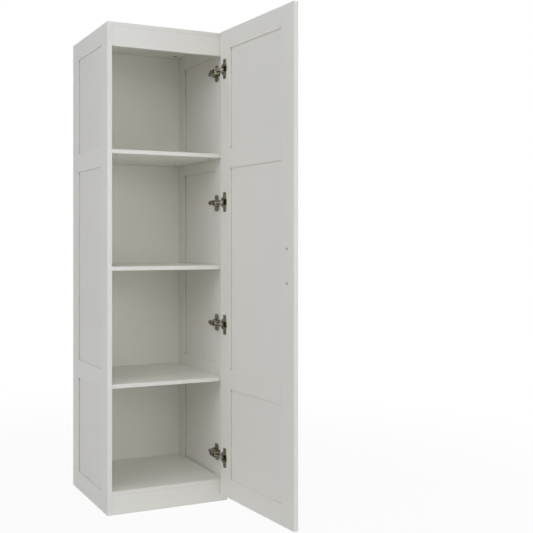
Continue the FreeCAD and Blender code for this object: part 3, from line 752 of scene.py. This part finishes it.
lastAngle = 360 - 360 / cup["bowlAround"]
bowlMouth = bm.faces.new(onRim(bm, cup["bowl"], 0, lastAngle, cup["bowlAround"] - 1))
bowl = splitFlat(bm, bowlMouth, *pocketCuts)
rim = [edge for edge in once(edge for face in bowl for edge in face.edges) if edge.is_boundary]
grown = bmesh.ops.extrude_edge_only(bm, edges=rim)["geom"]
bmesh.ops.translate(bm, vec=(0, -cup["depth"], 0), verts=onlyVerts(grown))
bmesh.ops.contextual_create(bm, geom=onlyEdges(grown))
pocket = [face for face in bowl if overPocket(face, pastEnd=False)]
pushFaces(bm, pocket, -cup["pocketFloor"], keepFirst=False)
lugBottom, lugTop = doorBack - cup["pocketFloor"], doorBack - cup["lugTop"]
(start, end), (near, far) = cup["lug"], cup["lugZ"]
for low, high in ((near, far), (-far, -near)):
    addBlock(bm, (start, lugBottom, low), (end, lugTop, high), cup["lugRound"], axis=2)
finishPiece(
    bm, "hinge_cup_bowls", "door", "hinge_steel", ["hinge_cups"], heights=hingeHeights, swing=True
)


# cup screws: domed heads with a cross recess on the flange's wings, tapered shanks in the door

cupScrew = {
    "across": 172.5, "up": 24.0, "head": 3.5, "headAround": 32, "rise": 1.2, "dome": 0.9,
    "cross": (0.5, 1.9), "crossDeep": 0.9,  # half width and half length of its slots
    "shank": (1.7, 0.8),  # radii at the head and at the tip
    "shankAround": 16, "bite": 11.0,
    "near": 0.01,  # how far under the crown a point still counts as on it
}

bm = bmesh.new()
across = cupScrew["across"]
narrow, wide = cupScrew["cross"]
seat = doorBack + cup["sheet"]
crown = seat + cupScrew["rise"] - cupScrew["near"]
for up in bothSides(cupScrew["up"]):
    placed = Matrix.Translation((across, seat, up)) @ Matrix.Rotation(math.radians(-90), 4, "X")
    disc = bmesh.ops.create_circle(
        bm, cap_ends=True, segments=cupScrew["headAround"], radius=cupScrew["head"], matrix=placed
    )["verts"]
    crossCuts = (bothSides(narrow, wide, middle=across), bothSides(narrow, wide, middle=up))
    base = splitFlat(bm, disc[0].link_faces[0], *crossCuts)
    pushFaces(bm, base, cupScrew["rise"], keepFirst=True)
    bmesh.ops.recalc_face_normals(bm, faces=bm.faces)
    rim = [
        edge for edge in bm.edges
        if turnsBy(edge, rimTurn) and abs(edge.verts[0].co.z - up) < 2 * cupScrew["head"]
        and all(vert.co.y > crown for vert in edge.verts)
    ]
    roundOff(bm, rim, cupScrew["dome"], segments=4)
    cross = []
    for face in bm.faces:
        middle = face.calc_center_median()
        offCentre = sorted((abs(middle.x - across), abs(middle.z - up)))
        if middle.y > crown and offCentre[0] < narrow and offCentre[1] < wide:
            cross.append(face)
    pushFaces(bm, cross, -cupScrew["crossDeep"], keepFirst=False)
    shankMiddle = Matrix.Translation((across, seat - cupScrew["bite"] / 2, up))
    bmesh.ops.create_cone(
        bm, cap_ends=True, segments=cupScrew["shankAround"], radius1=cupScrew["shank"][0],
        radius2=cupScrew["shank"][1], depth=cupScrew["bite"],
        matrix=shankMiddle @ Matrix.Rotation(math.radians(90), 4, "X"),
    )
finishPiece(
    bm, "cup_screws", "door", "screw_steel", ["hinge_cup_screws"], heights=hingeHeights, swing=True
)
......
• **PROMPT**
Set every line of the listing down word for word.

• **SOLVED PROBLEM**
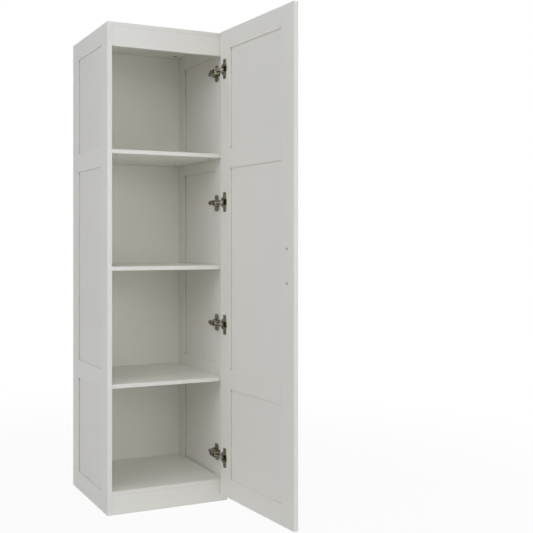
Continue the FreeCAD and Blender code for this object: part 3, from line 752 of scene.py. This part finishes it.
lastAngle = 360 - 360 / cup["bowlAround"]
bowlMouth = bm.faces.new(onRim(bm, cup["bowl"], 0, lastAngle, cup["bowlAround"] - 1))
bowl = splitFlat(bm, bowlMouth, *pocketCuts)
rim = [edge for edge in once(edge for face in bowl for edge in face.edges) if edge.is_boundary]
grown = bmesh.ops.extrude_edge_only(bm, edges=rim)["geom"]
bmesh.ops.translate(bm, vec=(0, -cup["depth"], 0), verts=onlyVerts(grown))
bmesh.ops.contextual_create(bm, geom=onlyEdges(grown))
pocket = [face for face in bowl if overPocket(face, pastEnd=False)]
pushFaces(bm, pocket, -cup["pocketFloor"], keepFirst=False)
lugBottom, lugTop = doorBack - cup["pocketFloor"], doorBack - cup["lugTop"]
(start, end), (near, far) = cup["lug"], cup["lugZ"]
for low, high in ((near, far), (-far, -near)):
    addBlock(bm, (start, lugBottom, low), (end, lugTop, high), cup["lugRound"], axis=2)
finishPiece(
    bm, "hinge_cup_bowls", "door", "hinge_steel", ["hinge_cups"], heights=hingeHeights, swing=True
)


# cup screws: domed heads with a cross recess on the flange's wings, tapered shanks in the door

cupScrew = {
    "across": 172.5, "up": 24.0, "head": 3.5, "headAround": 32, "rise": 1.2, "dome": 0.9,
    "cross": (0.5, 1.9), "crossDeep": 0.9,  # half width and half length of its slots
    "shank": (1.7, 0.8),  # radii at the head and at the tip
    "shankAround": 16, "bite": 11.0,
    "near": 0.01,  # how far under the crown a point still counts as on it
}

bm = bmesh.new()
across = cupScrew["across"]
narrow, wide = cupScrew["cross"]
seat = doorBack + cup["sheet"]
crown = seat + cupScrew["rise"] - cupScrew["near"]
for up in bothSides(cupScrew["up"]):
    placed = Matrix.Translation((across, seat, up)) @ Matrix.Rotation(math.radians(-90), 4, "X")
    disc = bmesh.ops.create_circle(
        bm, cap_ends=True, segments=cupScrew["headAround"], radius=cupScrew["head"], matrix=placed
    )["verts"]
    crossCuts = (bothSides(narrow, wide, middle=across), bothSides(narrow, wide, middle=up))
    base = splitFlat(bm, disc[0].link_faces[0], *crossCuts)
    pushFaces(bm, base, cupScrew["rise"], keepFirst=True)
    bmesh.ops.recalc_face_normals(bm, faces=bm.faces)
    rim = [
        edge for edge in bm.edges
        if turnsBy(edge, rimTurn) and abs(edge.verts[0].co.z - up) < 2 * cupScrew["head"]
        and all(vert.co.y > crown for vert in edge.verts)
    ]
    roundOff(bm, rim, cupScrew["dome"], segments=4)
    cross = []
    for face in bm.faces:
        middle = face.calc_center_median()
        offCentre = sorted((abs(middle.x - across), abs(middle.z - up)))
        if middle.y > crown and offCentre[0] < narrow and offCentre[1] < wide:
            cross.append(face)
    pushFaces(bm, cross, -cupScrew["crossDeep"], keepFirst=False)
    shankMiddle = Matrix.Translation((across, seat - cupScrew["bite"] / 2, up))
    bmesh.ops.create_cone(
        bm, cap_ends=True, segments=cupScrew["shankAround"], radius1=cupScrew["shank"][0],
        radius2=cupScrew["shank"][1], depth=cupScrew["bite"],
        matrix=shankMiddle @ Matrix.Rotation(math.radians(90), 4, "X"),
    )
finishPiece(
    bm, "cup_screws", "door", "screw_steel", ["hinge_cup_screws"], heights=hingeHeights, swing=True
)